Records provided

+ + + +

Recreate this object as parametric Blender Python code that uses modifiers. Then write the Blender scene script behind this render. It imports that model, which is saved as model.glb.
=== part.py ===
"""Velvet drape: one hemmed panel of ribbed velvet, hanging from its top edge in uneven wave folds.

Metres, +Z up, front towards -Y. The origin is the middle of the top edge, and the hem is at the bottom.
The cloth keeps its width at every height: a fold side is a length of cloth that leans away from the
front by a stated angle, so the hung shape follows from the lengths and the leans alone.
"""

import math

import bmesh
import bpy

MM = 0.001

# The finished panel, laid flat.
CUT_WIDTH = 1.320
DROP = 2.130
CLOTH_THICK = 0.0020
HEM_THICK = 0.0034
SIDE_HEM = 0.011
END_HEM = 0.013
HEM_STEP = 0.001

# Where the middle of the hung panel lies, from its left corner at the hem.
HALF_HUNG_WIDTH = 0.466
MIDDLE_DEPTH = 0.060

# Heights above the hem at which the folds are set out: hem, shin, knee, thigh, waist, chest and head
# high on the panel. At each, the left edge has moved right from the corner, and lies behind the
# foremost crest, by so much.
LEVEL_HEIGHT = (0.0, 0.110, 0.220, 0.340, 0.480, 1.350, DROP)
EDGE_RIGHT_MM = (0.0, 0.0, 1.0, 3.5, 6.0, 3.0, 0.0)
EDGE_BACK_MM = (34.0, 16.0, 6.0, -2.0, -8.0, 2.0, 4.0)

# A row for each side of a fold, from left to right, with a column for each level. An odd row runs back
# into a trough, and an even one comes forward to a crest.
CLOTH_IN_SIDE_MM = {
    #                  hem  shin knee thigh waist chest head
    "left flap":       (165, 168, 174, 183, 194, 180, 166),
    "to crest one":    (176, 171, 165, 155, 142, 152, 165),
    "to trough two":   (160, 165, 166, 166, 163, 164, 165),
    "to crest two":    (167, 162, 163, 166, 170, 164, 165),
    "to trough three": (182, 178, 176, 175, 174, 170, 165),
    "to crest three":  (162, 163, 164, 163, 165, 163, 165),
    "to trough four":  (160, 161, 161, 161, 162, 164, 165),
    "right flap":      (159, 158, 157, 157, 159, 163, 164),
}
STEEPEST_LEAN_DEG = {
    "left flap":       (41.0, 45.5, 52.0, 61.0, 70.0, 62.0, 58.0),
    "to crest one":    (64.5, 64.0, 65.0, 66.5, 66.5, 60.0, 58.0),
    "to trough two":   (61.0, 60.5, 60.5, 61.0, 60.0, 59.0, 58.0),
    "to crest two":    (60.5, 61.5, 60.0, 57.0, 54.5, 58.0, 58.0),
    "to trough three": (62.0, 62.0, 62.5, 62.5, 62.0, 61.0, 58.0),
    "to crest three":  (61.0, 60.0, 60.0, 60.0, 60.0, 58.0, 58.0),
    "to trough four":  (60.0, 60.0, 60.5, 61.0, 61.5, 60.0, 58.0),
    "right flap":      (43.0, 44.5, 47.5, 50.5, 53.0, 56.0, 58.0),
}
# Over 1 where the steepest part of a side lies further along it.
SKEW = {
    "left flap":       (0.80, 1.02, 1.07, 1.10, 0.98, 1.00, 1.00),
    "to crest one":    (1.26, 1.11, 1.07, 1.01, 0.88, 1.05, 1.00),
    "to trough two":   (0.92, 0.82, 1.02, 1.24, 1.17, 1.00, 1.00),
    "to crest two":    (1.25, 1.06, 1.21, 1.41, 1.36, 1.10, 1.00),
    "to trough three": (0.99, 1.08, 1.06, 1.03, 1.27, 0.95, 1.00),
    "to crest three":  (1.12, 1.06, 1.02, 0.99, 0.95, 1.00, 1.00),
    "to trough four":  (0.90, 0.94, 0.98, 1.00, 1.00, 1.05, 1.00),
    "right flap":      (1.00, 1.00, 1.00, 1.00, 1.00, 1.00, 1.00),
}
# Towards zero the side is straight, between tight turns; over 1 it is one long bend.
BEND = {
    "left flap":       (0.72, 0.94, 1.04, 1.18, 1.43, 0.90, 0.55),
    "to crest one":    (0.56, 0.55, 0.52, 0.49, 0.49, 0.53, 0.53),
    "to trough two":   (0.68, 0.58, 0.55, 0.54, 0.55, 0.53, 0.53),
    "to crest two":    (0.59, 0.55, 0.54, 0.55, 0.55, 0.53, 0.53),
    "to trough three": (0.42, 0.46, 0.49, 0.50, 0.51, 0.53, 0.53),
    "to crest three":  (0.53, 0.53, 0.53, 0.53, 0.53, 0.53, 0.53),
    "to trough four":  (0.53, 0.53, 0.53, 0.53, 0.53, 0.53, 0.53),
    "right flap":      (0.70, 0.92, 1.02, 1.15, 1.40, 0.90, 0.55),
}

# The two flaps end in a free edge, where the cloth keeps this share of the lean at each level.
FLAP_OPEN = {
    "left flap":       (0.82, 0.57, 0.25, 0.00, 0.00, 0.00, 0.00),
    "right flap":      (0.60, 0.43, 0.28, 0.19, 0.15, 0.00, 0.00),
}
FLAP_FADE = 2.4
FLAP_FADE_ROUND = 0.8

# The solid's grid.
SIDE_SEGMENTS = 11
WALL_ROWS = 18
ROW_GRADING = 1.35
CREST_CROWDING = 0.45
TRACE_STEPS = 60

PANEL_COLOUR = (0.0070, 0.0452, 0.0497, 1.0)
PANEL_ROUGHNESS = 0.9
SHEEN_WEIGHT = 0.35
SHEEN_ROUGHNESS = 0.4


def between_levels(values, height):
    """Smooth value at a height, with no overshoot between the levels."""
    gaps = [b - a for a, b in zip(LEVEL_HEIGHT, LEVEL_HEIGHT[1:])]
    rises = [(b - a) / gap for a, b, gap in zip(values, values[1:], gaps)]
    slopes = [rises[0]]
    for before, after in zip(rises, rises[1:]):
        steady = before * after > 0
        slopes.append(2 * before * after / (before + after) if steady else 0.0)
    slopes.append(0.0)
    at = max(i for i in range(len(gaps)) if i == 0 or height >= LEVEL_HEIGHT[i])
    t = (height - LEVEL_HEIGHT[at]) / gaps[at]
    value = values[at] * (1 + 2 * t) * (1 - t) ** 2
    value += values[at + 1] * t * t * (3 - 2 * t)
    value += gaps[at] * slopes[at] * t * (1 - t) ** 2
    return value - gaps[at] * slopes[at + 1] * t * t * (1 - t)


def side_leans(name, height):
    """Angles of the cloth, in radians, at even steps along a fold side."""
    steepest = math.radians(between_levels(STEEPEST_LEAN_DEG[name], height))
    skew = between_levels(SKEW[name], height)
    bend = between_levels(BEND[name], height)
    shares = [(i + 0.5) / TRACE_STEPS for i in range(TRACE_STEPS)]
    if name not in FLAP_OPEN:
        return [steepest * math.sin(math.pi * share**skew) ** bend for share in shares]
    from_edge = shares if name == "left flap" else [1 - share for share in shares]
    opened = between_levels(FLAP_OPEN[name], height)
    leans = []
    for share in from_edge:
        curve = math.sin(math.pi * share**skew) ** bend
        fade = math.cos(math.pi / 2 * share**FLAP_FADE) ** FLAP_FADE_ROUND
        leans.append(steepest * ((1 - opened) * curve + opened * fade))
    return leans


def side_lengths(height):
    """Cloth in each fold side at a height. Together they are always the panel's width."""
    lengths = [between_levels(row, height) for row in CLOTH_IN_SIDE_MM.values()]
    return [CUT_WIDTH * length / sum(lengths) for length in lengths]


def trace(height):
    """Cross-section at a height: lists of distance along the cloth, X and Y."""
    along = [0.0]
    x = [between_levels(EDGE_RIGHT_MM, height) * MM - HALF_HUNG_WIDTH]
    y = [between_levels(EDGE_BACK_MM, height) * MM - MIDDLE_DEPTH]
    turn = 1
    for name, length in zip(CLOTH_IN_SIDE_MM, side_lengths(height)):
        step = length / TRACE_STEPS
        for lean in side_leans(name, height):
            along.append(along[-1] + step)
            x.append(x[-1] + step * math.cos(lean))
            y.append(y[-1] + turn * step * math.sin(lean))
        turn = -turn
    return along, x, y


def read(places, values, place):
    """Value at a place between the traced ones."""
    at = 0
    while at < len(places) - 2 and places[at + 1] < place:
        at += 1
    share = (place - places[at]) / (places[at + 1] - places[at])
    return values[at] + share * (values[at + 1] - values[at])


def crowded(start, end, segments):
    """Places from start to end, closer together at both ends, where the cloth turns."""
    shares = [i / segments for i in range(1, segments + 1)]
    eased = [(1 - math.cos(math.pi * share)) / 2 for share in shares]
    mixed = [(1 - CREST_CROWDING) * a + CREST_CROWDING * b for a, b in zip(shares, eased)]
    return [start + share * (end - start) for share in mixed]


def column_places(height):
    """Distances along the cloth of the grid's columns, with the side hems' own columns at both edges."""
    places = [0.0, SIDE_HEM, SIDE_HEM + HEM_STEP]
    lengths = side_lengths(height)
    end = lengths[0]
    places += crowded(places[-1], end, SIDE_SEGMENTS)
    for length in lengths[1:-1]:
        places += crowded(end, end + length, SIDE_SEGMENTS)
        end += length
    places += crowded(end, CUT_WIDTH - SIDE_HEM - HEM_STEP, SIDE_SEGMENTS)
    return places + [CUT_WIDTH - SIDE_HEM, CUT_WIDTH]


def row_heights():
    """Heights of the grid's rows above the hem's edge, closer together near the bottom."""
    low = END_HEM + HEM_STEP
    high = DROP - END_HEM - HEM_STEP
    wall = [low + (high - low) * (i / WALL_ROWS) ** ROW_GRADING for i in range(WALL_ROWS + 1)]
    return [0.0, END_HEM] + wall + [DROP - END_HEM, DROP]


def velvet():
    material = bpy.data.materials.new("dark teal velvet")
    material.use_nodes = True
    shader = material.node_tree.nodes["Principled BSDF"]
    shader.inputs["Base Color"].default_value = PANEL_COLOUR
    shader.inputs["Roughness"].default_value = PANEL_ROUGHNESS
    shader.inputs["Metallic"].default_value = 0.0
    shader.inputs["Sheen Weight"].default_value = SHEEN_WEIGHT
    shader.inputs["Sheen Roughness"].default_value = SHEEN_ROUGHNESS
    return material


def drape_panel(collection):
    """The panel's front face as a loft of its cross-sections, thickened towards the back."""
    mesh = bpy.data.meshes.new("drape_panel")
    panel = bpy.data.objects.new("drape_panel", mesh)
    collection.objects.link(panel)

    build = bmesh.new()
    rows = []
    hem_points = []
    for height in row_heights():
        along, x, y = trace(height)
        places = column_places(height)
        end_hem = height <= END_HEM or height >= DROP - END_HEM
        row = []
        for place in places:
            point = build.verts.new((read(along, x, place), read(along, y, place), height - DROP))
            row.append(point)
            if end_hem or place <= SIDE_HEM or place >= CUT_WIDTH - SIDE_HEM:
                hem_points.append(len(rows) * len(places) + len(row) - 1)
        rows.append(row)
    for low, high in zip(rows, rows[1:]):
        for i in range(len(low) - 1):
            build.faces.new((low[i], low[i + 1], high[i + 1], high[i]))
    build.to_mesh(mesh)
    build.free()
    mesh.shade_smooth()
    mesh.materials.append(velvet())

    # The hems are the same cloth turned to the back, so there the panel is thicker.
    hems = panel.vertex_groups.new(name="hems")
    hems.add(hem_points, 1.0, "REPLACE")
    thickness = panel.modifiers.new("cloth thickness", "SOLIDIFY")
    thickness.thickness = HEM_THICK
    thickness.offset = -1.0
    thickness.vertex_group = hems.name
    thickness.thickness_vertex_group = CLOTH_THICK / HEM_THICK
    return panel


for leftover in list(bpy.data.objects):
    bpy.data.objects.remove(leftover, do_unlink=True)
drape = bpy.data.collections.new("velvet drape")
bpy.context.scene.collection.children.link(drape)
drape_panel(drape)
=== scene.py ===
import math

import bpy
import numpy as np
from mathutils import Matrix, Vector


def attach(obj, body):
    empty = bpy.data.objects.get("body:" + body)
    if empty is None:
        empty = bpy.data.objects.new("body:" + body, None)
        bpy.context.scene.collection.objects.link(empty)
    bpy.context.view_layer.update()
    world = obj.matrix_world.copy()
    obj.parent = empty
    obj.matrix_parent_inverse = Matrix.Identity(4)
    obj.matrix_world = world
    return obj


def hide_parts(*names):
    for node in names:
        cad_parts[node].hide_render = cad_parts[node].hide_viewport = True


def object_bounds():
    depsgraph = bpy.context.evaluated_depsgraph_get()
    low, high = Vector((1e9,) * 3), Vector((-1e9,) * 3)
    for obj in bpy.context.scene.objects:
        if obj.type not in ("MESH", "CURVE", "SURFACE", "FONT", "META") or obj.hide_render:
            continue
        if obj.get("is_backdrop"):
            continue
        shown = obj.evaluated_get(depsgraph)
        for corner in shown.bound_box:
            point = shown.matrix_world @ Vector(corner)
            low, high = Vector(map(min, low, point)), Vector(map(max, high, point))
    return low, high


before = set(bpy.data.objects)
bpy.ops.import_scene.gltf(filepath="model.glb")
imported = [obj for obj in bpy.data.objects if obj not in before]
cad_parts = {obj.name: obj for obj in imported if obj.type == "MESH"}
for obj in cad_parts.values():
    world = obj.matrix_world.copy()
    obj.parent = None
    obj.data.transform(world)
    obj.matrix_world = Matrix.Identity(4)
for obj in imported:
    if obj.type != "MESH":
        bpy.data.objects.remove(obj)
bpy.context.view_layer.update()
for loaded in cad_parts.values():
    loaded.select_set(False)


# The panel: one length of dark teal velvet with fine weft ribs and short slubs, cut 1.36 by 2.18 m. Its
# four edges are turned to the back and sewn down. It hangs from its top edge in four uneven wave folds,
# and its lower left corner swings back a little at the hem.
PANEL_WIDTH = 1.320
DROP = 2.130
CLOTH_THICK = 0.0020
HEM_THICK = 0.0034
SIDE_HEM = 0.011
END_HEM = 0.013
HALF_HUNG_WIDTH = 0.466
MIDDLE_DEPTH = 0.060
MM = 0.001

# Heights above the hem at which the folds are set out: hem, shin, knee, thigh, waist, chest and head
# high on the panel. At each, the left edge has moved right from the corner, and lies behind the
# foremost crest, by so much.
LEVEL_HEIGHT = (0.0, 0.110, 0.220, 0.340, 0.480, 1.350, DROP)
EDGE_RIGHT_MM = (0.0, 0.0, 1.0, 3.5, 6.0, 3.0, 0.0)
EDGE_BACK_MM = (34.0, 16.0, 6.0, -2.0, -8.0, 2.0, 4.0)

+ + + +

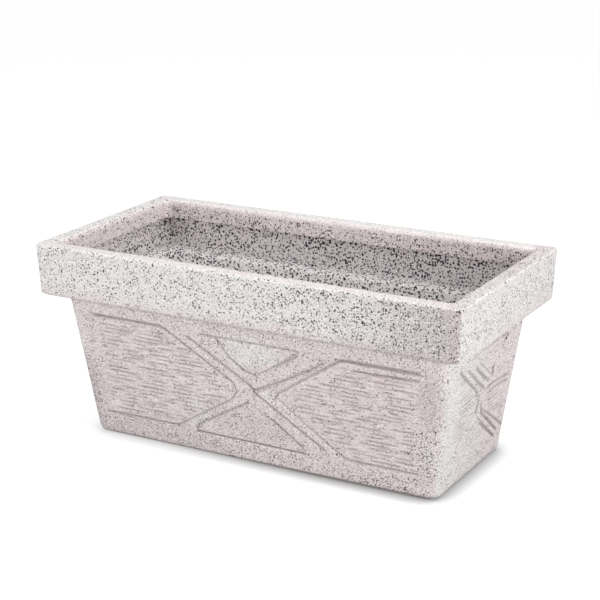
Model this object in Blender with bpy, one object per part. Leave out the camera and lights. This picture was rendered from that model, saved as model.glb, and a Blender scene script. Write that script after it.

+ + + +

Problem details
Repeat word for word the lines from the line with "# The hems are" to the line with "for node in", both lines included.

Exercise response
    # The hems are the same cloth turned to the back, so there the panel is thicker.
    hems = panel.vertex_groups.new(name="hems")
    hems.add(hem_points, 1.0, "REPLACE")
    thickness = panel.modifiers.new("cloth thickness", "SOLIDIFY")
    thickness.thickness = HEM_THICK
    thickness.offset = -1.0
    thickness.vertex_group = hems.name
    thickness.thickness_vertex_group = CLOTH_THICK / HEM_THICK
    return panel


for leftover in list(bpy.data.objects):
    bpy.data.objects.remove(leftover, do_unlink=True)
drape = bpy.data.collections.new("velvet drape")
bpy.context.scene.collection.children.link(drape)
drape_panel(drape)
=== scene.py ===
import math

import bpy
import numpy as np
from mathutils import Matrix, Vector


def attach(obj, body):
    empty = bpy.data.objects.get("body:" + body)
    if empty is None:
        empty = bpy.data.objects.new("body:" + body, None)
        bpy.context.scene.collection.objects.link(empty)
    bpy.context.view_layer.update()
    world = obj.matrix_world.copy()
    obj.parent = empty
    obj.matrix_parent_inverse = Matrix.Identity(4)
    obj.matrix_world = world
    return obj


def hide_parts(*names):
    for node in names:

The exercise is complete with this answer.